Para Jossias Combo, outro ex-guerrilheiro que pertenceu à guarda pessoal de Dhlakama, o que falta é uma verdadeira reconciliação para que a sua reintegração se transforme em tranquilidade e paz. Num português falado com dificuldade, tenta traduzir de forma simples o que o atormenta: a Junta Militar “estraga, e não satisfeito, o Governo entra também” na aldeia.
No meio do conflito, os desmobilizados não querem ser um dano colateral só porque a Junta também carrega o nome do maior partido da oposição.

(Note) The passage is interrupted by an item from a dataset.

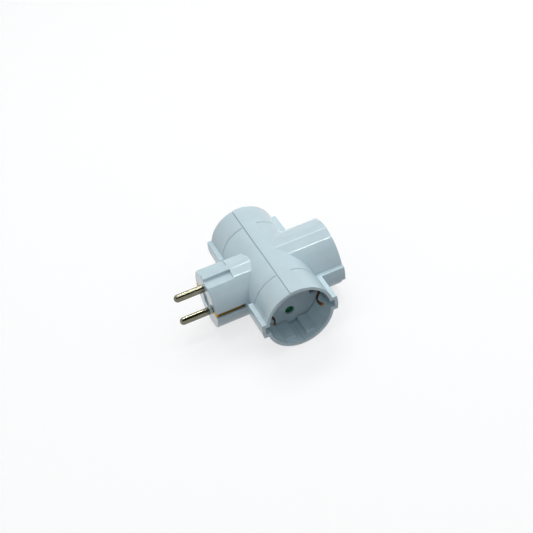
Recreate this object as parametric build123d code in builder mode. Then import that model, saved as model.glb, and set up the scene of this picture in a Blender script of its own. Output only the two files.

E há ex-guerrilheiros que preferem dormir nas matas com a família, devido à alegada onda de perseguição e assassínios dos membros do partido, algo que é falado, mas ninguém consegue confirmar.
Este sentimento de insegurança dos ex-guerrilheiros desmobilizados levou a Renamo a desenvolver uma série de campanhas de sensibilização nas aldeias onde estão a ser reintegrados. As sessões tentam assegurar que há condições para viverem sem se esconderem das autoridades e sem medo de perseguição.
Em declarações à Lusa, Albertina Sibanda, delegada política distrital da Renamo em Nhamatanda, disse que os ex-guerrilheiros têm experiência de vida civil, mas a sua inserção política é fundamental para que não sejam confundidos com integrantes da Junta Militar.
“Desta vez, o Governo deve posicionar-se. Quando eles [ex-guerrilheiros] dizem que têm medo, é porque quando o grupo de Nhongo entra na zona, o Governo, ao reagir, não os consegue separar e diz que todos são da Renamo” explica.
“Esses da defesa [estatal], quando entram, incomodam-nos, dizendo que como são desmobilizados são capazes de apoiar o grupo de Nhongo”, insistiu a responsável.
A Lusa tentou ouvir as autoridades locais, nomeadamente o administrador distrital de Nhamatanda, mas não obteve resposta.
Os recém-chegados a Cheadeia fazem parte de um grupo de cerca de 300 ex-guerrilheiros da base de Savane que beneficiou da segunda fase do processo de Desmobilização, Desarmamento e Reintegração (DDR), reiniciado a 4 de Junho, depois de vários meses paralisado.
O DDR resulta do acordo de paz assinado em Agosto de 2019 entre o Presidente da República, Filipe Nyusi, e o presidente da Renamo, Ossufo Momade.